Stickney-Gibson begins her process with photographs she takes of her outdoor environment and then uses them as references. Though these are not landscape paintings there is an unconscious horizon line, which is not surprising given the sweeping view from her window to a distant mountain range, and her lush natural surroundings. After many years spent between New York City and upstate New York, the artist moved full time to the Catskill Mountains in 2003. The influence of nature is clearly evident in these abstract works—but they are also reflections of the artists' internal psychic landscape. The blue abstracted hydrangea flower in "Know, No (...still)" has a vibrant intensity, whereas "Here" is solemn and melancholic, with a sense of stark alone-ness.
She has been exhibiting her work since the mid-1980's. Originally from the Midwest, and currently based in Woodstock, NY, the artist has been living and working in New York for over 30 years. She has had over 25 one-person exhibitions, and has participated in numerous group shows throughout the country. In addition, Stickney-Gibson curated "DIALOGUES" at Kouros Gallery, NY, NY, in 2009, and "LINE" at Butters Gallery, Portland, OR, in 2012. Her work has been reviewed in ARTnews, ARTS Magazine, REVIEW Magazine, Neoteric Art, ARTNET, and others.
Art like Life
For Melinda Stickney-Gibson, painting is like life - messy, full of accidents and underlain with semi-orderly structures that bend and disintegrate under pressure of real life action. Her lyrical paintings are not so much painted as allowed to evolve, growing by accretion over periods of weeks or months (or at times, even years), as loose brushstrokes are laid over looser grids, fields of color laid down to partially obscure sketchy marks, and traces of covered layers revealed by a subtle cut through the surface. These works are rife with hints of the nature-based abstract expressionism of Joan Mitchell, the atmospheric fields of Whistler, and the analytic reductiveness of Robert Ryman. As in the work of those artists, the final compositions are full of evidence of the process that created them, yielding a subtle complexity that could never have been envisioned at the beginning.
-Eleanor Heartney, 2010
Stickney-Gibson tends to work on many paintings at once - lining them up along the walls of her studio, moving back and forth from one painting to another and allowing them to communicate with each other as they slowly develop over time. Surprisingly, given this treatment of art works almost as a collective entity, each painting has a strongly individualistic identity. Stickney-Gibson notes that one of the things she learned from her study of the works of painter Phillip Guston is that shapes have personalities - in her paintings roughly edged rectangular shapes may cluster together as if for protection within white grounds, or they may expand outward, as if seeping into the entire surrounding world. In other works, marks never really coalesce into discernible forms, instead evoking shadowy forms glimpsed through heavy fog, or shimmers of color evident in the fractured reflections on the surface of a troubled lake.

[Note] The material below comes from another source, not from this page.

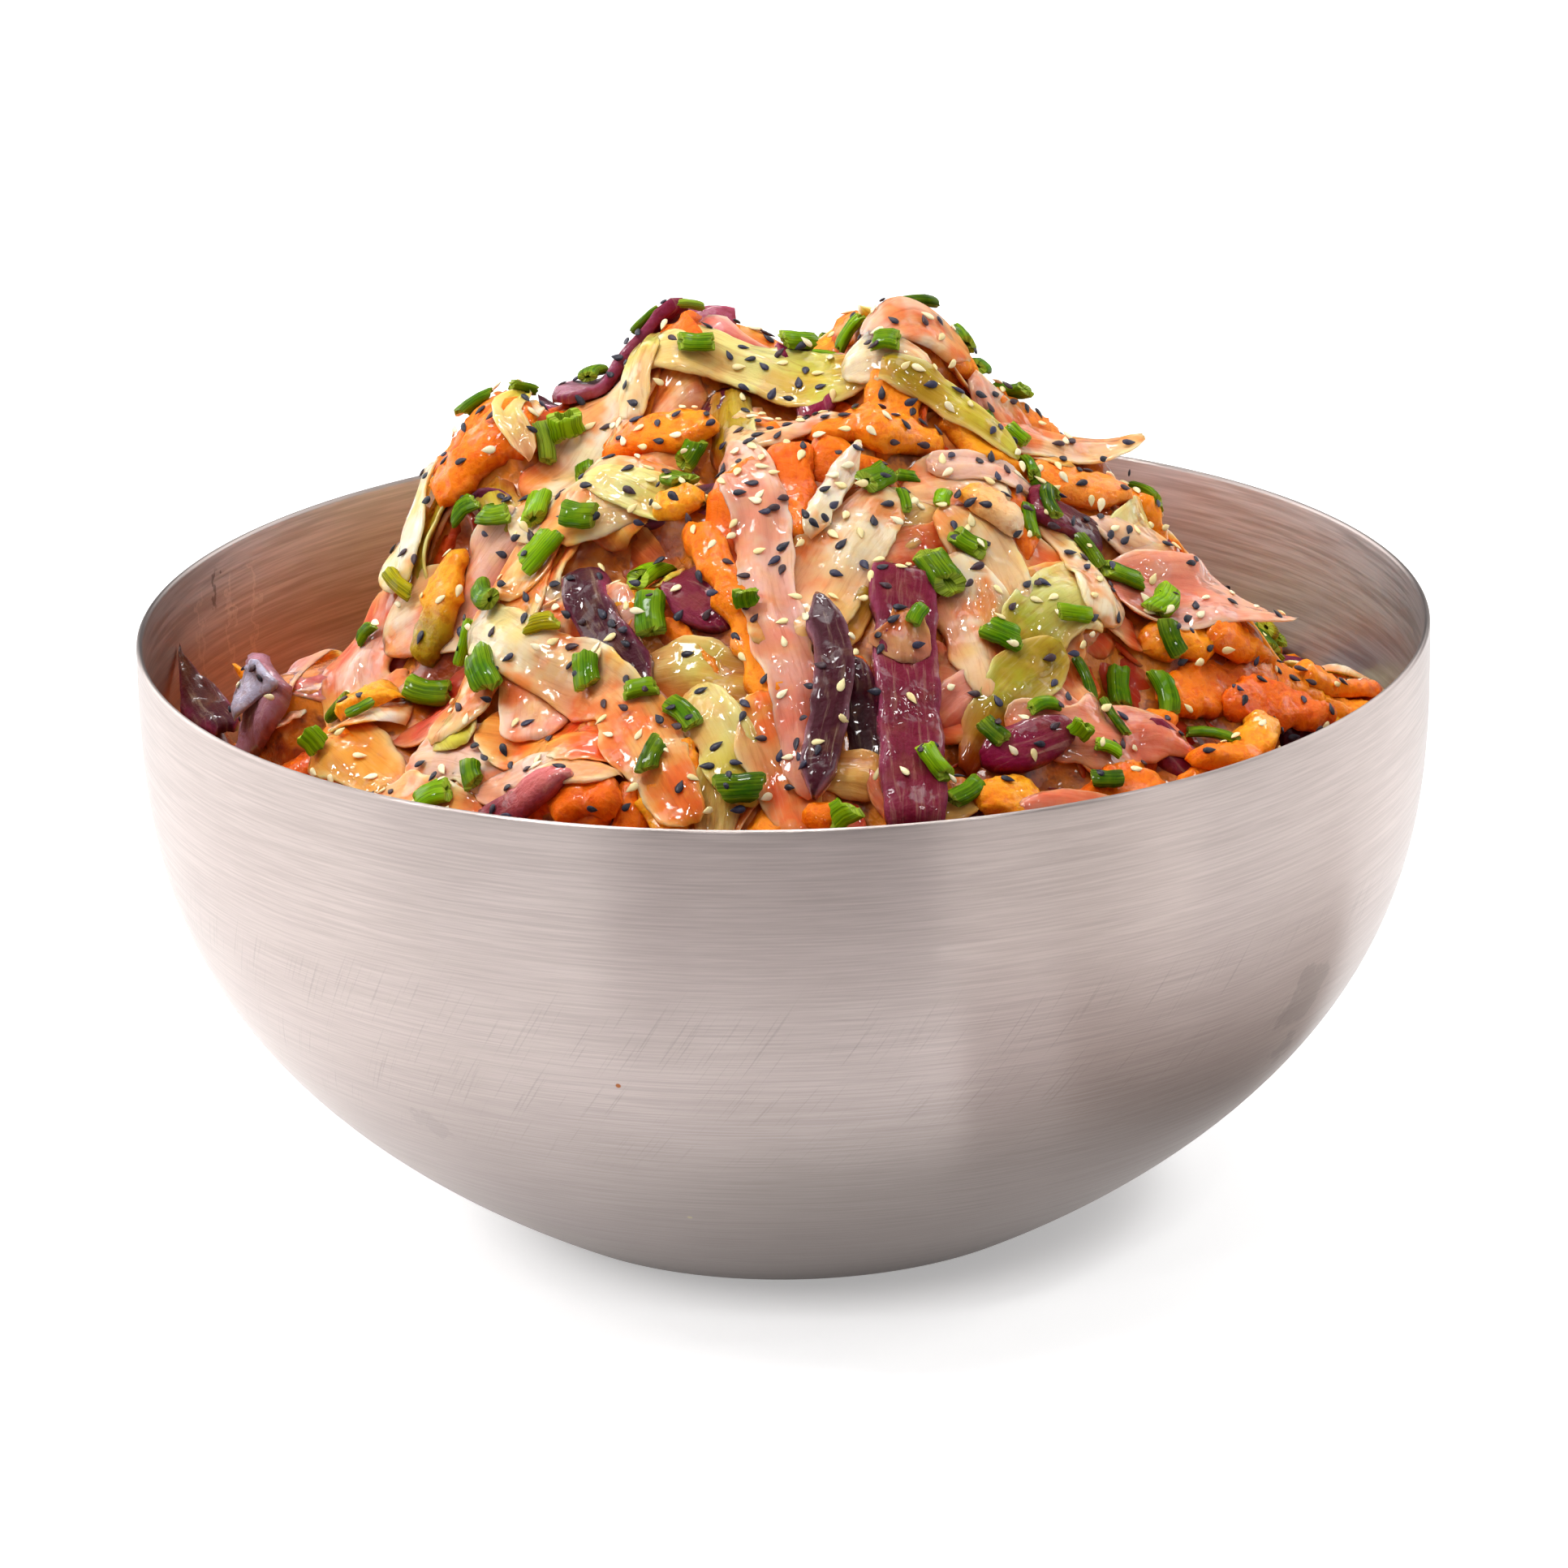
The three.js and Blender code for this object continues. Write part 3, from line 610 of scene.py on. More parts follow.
pink(14, PINK, BLUSH, (49, -37), (57, -30), (64, -24), (70, -20),
    tips=(0.4, 0.6), sharp=(0.3, 0.6), end_reach=8, lift=(0, 6), lift_reach=0.6, ragged=0.05)
carrot(7, BRIGHT_ORANGE, ORANGE, (78, -15), (85, -9), (92, -4))
white(10, CREAM, PEACH, (16, -40), (8, -53), (-1, -67), tips=(0.2, 0.5))
white(3, IVORY, CREAM, (11, -36), (8, -42), (4, -50), lift=(2.5, 0), sharp=(0.8, 0.3))
pink(7, BLUSH, PINK, (-8, -29), (-3, -42), (-2, -58), (2, -72), (4, -86))
red(5.5, WINE, None, (5, -59), (7, -70), (4, -87), tint_edge=LILAC, sharp=(1, 1), tips=(0.1, 0.1))
red(10, PLUM, None, (18, -53), (18, -70), (19, -91), thick=3, tips=(0.9, 0.8), rough=0.25)
white(7, "c88450", "b0644c", (17, -60), (18, -67), thick=0.5, ragged=0.3, tint_edge=None)
red(8, DUSK, WINE, (-93, 24), (-91, 16), (-88, 8),
    sink=-8, lift=(9, 0), lift_reach=0.7, rough=0.3, tips=(0, 0.4), sharp=(1, 0), end_reach=9)
red(13, LILAC, None, (-82, -3), (-76, -9), (-69, -12),
    sink=-3.5, thick=3, rough=0.3, tips=(0.6, 0.6), sharp=(0, 0), prop=0.4, ride_up=0, tint_edge=None)
red(8, "b2aec4", None, (-80, -7), (-75, -11), (-69, -14),
    thick=1, rough=0.2, tips=(0.6, 0.6), sharp=(0, 0), ragged=0.2, tint_edge=None)

# ---------------------------------------------------------------- chives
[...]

After spending time between New York City and upstate New York for many years, in 2003 she moved to the Catskill Mountains full time. One feels the influence of nature in these otherwise completely abstract works - they seem at times saturated with the magical, glowing light of early dawn, for instance, or the gloom of deepening night, or the saturated reds and oranges of the forest in autumn. But at the same time, one is also aware of these works as records of an internal landscape. They reflect emotional states as well as natural ones. For Stickney-Gibson shadings of light and dark and juxtapositions of vivid against near monochromatic fields of black or white serve as staging grounds for the dramas of the heart and mind. The shadows that sometimes seem to be passing over her paintings might equally be manifestations of the ever changing interplay of light and color in nature that so fascinated the Impressionists, and the expression of passing feelings of exaltation, doubt, sorrow and peace that form the backdrop to daily existence.
These works make clear that for Stickney-Gibson painting is not just akin to life, but in a certain sense is the thing itself. We as viewers respond to these works because we recognize in them the ever shifting, often chaotic, and richly layered nature of the reality we all share.
Melinda Stickney-Gibson, ARTnews Magazine, June 2009
"All the paintings in this smart and appealing show were 26 by 22 inches, all were dated 2008, and all were painted in oil on paper. Melinda Stickney-Gibson is an accomplished practitioner of the art of expressive mark-making. She is well versed in post-Cubist, post-Post-Impressionist, and post-Abstract Expressionist rhetorics that make abstraction such a fertile territory for artists of a certain intelligence and sensibility. But unlike some nonrepresentational artists who paint themselves into a stylistic corner, Stickney-Gibson makes paintings in which pretty much anything is possible.
In a picture like Prayers & Secrets, an angry, bloody, red-orange scribble at the right of the picture's middle is offset by a paler, slightly more disciplined orange patch to the left. The darker area is topped by a little pile of penciled-in bricks, while the other has something like a shopping bag handle attached to it. Although her paintings are strewn with associations of this sort, such fragments serve primarily as compositional reference points rather than specific depictions. But in precisely the same way that a color can suggest emotional pitch, or a type of paint handling can hint at agitation of calm, these little elements of a representation language are able to inflect our readings of Stickney-Gibson's pictures and provide clues to their ambitions.
Despite their relatively small size and modest materials, these are paintings that seek to address big issues. An artist who calls a picture Prayers & Secrets is clearly interested in something more significant than pleasing arrangements of paint, and this territory of utter abstraction and fragmentary image-making is about as difficult a one as a painter can steer herself into."